# Bailey D-503: First and new frame build



## quatre24 (Mar 18, 2008)

Picked up my new road frame, a Bailey D503, this past weekend from the local frame builder/supplier that helps sponsors our CX/road team. Last road frame he had in my size from a prevoius model run. Putting shimano 105 on, maybe with some ultegra parts as well. Need to get braze on FD and front double shifter. Want to build up some hed belgium rims 24/24 2X for racing road & CX to go with velocity a23 32/32 3x trainnig wheels. Crankset is FSA SLK megaexo I have had for 4 years that came with my old road bike. Need to to repalce the 53 chainring. Spacers removed and fork will be cut down once I get a bike fitting done. First full carbon frame coming from a cannondale 6-13 that is now storred away for history/backup after many miles and race abuse.


----------



## quatre24 (Mar 18, 2008)

First complete bike build process so far. Frame and fork came with headset, seatpost coller, RD hanger. Went with Shimano Ultegra/105 mix. Ultegra for front shifter and 105rear shifter with RD. Still need to get a FD. That is holding up the build now. Can not do chain and shifting cables till it is on. 
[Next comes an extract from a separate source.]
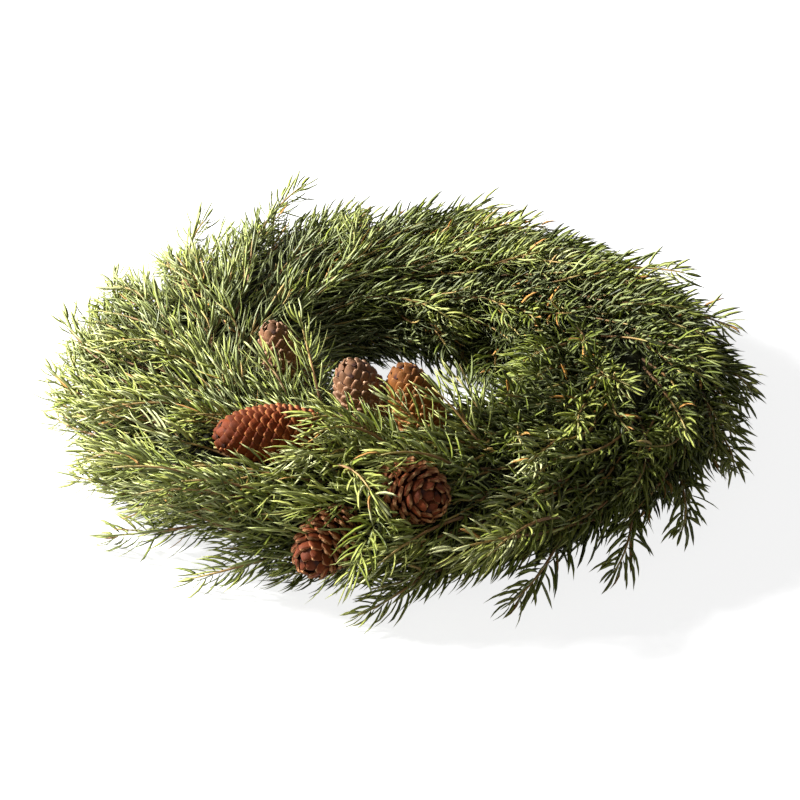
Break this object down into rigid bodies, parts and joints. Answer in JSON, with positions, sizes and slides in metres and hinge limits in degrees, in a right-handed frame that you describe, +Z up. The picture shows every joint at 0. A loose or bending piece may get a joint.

Just did the brake cables last night. First time doing that. Cut them a liitle long for now till final adjustments are made. Base layer for bar tape is my old inner tubes as well as the bar tape. Saves money and its recycling. Many parts came from my old road bike one size too small. Spacers will change once fit is dialed in. Chainrings setup is 53/38 for all the hills, endless windy false flats, and mountain climbs in my area on solo long rides. It is still good for local SoCal racing/fast group rides on weekends.


----------



## quatre24 (Mar 18, 2008)

Just got done cabling the bike with a ultegra 6600 FD. Still have to get final adjustments on the brakes, FD, RD and get new road shoes. Bike fit will have to get done next month when the fork will be cut to right height for stem placement

Frame spec ST 60cm
TT 59cm
HT angle 73.5 degrees 
ST angle 72.75 degree
HT 19cm
BB drop 6.75cm
WB 100.76cm
Fork offset 4.3cm
CS 41cm
Front to center 60.7cm

Build spec: FS Ultegra 6600
RS 105 5600
FD Ultegra 6600 Braze on
RD 105 5700
Crank FSA SLK mega exo 53/38
Pedals Ultegra 6600
Chain KMC DX10 
Cables Jagwire 
Stem Cannondale C3
Handlebar Cannondale C3
Wheels Velocity A23 32/32 3x 
Hubs Ultegra 6700 hubs with basic spokes
Seatpost SDG I beam 
Saddle SDG Duster
View attachment 272527
View attachment 272528
View attachment 272529


----------



## quatre24 (Mar 18, 2008)

Update : About 1300 miles on the bike and it rides great. Just did a mountainous century this past weekend and the bike was comfortable for the whole ride. It carved the descents well and climbed very good. My regular daily rides are already faster with with heavy mileage wheels on. Just built up some wheels for racing and climbing. Bailey just came out with new road bike. 
View attachment 281203


----------